**SHORT PROBLEM:**
Look through the entries below and extract exactly the lines from the one containing "Keep writing the three.js" through the one containing "return flat +", ends included.

**MATERIAL FOR THE TASK:**
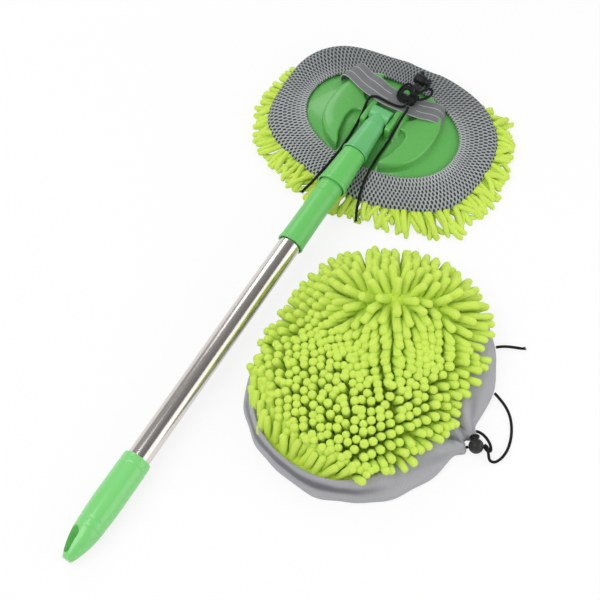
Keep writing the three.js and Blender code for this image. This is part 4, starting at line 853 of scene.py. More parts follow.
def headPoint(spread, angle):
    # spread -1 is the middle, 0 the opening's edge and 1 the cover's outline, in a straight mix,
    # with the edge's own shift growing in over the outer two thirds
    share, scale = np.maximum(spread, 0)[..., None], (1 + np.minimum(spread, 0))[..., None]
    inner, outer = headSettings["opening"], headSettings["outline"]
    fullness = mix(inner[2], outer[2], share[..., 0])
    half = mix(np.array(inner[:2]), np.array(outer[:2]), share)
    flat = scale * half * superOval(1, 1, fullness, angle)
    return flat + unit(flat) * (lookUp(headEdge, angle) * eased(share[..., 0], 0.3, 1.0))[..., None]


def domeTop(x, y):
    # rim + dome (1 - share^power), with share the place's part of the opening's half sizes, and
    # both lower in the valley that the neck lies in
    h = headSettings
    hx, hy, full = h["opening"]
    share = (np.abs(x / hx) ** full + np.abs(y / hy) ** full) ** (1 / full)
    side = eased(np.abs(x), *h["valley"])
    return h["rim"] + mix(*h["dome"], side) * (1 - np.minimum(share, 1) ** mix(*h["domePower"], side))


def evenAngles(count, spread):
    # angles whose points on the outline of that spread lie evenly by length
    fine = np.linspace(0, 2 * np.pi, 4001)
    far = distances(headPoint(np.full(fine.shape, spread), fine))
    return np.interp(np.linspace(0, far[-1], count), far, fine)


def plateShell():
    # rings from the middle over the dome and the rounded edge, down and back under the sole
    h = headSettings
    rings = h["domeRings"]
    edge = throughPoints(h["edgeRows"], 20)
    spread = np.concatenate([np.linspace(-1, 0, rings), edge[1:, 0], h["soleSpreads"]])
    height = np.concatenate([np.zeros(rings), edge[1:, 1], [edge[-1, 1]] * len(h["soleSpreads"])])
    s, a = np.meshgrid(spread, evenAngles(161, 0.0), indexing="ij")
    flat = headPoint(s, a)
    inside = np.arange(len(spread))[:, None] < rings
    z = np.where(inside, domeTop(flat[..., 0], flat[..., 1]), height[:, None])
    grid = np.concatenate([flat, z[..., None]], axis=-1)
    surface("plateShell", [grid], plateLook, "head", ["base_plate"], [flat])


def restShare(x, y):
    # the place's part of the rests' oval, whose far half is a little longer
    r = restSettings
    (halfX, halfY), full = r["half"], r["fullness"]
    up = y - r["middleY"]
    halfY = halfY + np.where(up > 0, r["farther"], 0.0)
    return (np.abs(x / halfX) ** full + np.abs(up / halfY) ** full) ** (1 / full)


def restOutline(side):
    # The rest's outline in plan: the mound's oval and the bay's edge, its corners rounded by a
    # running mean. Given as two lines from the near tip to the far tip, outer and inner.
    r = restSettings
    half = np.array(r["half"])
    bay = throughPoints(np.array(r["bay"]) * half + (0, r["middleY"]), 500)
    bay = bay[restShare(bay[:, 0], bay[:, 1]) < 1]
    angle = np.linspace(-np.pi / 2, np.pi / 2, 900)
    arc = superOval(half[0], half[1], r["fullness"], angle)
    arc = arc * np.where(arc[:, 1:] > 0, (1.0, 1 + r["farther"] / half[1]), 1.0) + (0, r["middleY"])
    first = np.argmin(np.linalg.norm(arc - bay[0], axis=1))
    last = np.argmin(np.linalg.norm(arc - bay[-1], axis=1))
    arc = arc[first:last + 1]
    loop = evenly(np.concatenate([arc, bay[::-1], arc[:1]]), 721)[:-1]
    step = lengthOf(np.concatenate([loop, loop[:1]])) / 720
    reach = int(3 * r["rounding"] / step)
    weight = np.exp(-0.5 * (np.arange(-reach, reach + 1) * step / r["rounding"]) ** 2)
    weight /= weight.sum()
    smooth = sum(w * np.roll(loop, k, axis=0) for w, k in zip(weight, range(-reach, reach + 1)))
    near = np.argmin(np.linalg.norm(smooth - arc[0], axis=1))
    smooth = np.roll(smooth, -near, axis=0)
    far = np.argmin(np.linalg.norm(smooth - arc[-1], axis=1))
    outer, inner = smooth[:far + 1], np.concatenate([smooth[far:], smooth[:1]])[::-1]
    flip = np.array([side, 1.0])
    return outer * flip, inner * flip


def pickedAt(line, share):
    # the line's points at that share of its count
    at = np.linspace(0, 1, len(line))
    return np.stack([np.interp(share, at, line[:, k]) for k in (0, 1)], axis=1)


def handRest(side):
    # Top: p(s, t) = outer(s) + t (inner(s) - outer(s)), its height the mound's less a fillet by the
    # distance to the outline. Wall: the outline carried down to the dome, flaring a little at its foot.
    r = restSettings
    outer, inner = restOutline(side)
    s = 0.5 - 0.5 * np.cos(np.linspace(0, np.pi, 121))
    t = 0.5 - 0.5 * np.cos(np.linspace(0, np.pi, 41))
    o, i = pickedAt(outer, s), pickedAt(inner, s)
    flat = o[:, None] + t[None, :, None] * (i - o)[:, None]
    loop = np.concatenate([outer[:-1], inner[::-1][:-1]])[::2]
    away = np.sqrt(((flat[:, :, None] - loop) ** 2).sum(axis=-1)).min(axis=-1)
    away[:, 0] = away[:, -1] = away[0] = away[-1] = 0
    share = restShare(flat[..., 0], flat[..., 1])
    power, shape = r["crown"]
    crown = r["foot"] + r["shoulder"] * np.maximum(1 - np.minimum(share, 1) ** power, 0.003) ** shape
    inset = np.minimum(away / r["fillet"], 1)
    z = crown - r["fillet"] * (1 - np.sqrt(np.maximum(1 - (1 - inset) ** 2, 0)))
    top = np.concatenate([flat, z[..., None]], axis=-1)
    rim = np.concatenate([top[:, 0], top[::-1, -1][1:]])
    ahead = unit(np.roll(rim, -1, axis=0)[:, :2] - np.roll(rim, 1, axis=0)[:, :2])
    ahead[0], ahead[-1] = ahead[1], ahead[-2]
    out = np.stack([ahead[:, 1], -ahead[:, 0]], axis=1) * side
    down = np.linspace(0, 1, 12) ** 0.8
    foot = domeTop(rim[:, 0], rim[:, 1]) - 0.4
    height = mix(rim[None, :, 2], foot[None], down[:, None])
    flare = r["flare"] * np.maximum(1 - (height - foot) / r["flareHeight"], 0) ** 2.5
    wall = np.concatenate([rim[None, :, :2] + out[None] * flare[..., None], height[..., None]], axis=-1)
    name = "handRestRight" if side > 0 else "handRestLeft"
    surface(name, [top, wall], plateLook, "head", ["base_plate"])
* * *
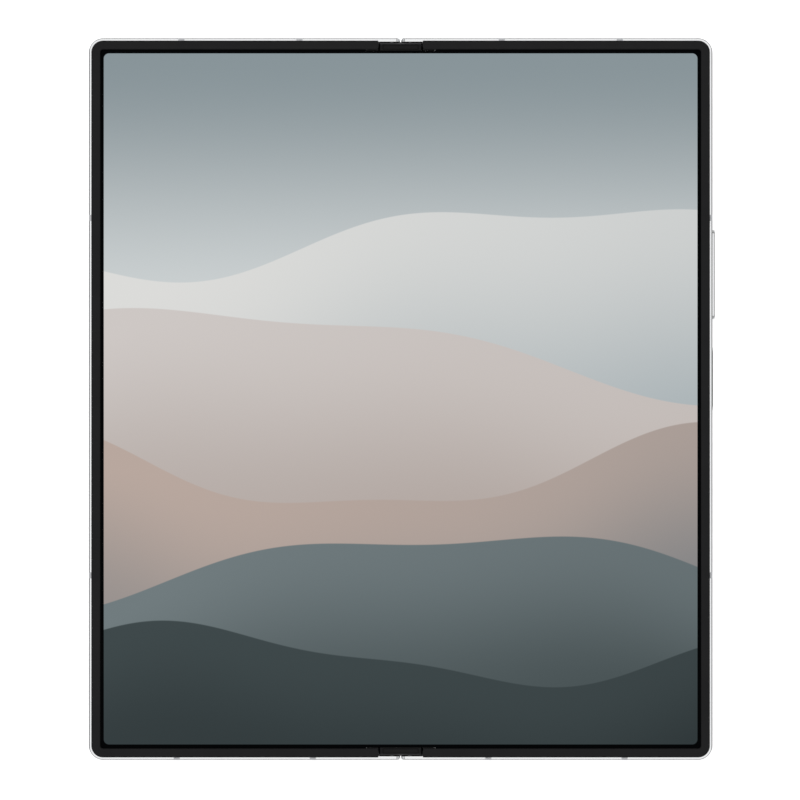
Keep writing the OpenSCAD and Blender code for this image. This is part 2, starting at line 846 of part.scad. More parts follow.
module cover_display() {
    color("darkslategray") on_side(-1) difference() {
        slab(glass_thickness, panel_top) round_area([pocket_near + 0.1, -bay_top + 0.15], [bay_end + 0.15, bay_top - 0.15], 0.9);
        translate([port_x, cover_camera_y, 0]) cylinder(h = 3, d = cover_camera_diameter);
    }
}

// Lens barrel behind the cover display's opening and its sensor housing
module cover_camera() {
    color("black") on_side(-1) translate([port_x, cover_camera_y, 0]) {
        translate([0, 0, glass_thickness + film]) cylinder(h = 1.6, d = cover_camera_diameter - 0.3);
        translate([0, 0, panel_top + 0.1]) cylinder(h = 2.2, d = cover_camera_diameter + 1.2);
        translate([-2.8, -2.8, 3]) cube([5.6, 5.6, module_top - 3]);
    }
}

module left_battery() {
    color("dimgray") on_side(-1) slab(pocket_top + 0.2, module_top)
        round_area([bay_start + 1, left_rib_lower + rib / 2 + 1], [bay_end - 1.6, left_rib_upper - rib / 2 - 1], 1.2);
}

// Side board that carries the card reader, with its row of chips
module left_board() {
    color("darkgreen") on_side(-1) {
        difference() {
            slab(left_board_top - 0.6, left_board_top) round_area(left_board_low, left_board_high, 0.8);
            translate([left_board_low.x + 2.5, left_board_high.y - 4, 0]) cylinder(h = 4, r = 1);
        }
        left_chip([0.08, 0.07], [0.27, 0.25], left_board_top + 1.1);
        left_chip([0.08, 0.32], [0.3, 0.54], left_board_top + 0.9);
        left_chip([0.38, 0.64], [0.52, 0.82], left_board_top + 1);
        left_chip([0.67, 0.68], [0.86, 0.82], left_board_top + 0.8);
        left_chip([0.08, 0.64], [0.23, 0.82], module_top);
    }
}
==
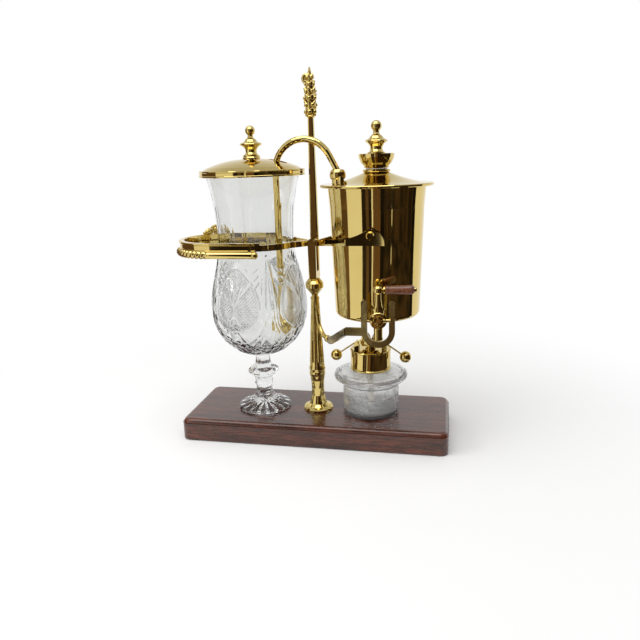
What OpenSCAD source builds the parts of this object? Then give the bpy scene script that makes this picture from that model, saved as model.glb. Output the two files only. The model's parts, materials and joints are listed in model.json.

**ANSWER TO THE PROBLEM:**
Keep writing the three.js and Blender code for this image. This is part 4, starting at line 853 of scene.py. More parts follow.
def headPoint(spread, angle):
    # spread -1 is the middle, 0 the opening's edge and 1 the cover's outline, in a straight mix,
    # with the edge's own shift growing in over the outer two thirds
    share, scale = np.maximum(spread, 0)[..., None], (1 + np.minimum(spread, 0))[..., None]
    inner, outer = headSettings["opening"], headSettings["outline"]
    fullness = mix(inner[2], outer[2], share[..., 0])
    half = mix(np.array(inner[:2]), np.array(outer[:2]), share)
    flat = scale * half * superOval(1, 1, fullness, angle)
    return flat + unit(flat) * (lookUp(headEdge, angle) * eased(share[..., 0], 0.3, 1.0))[..., None]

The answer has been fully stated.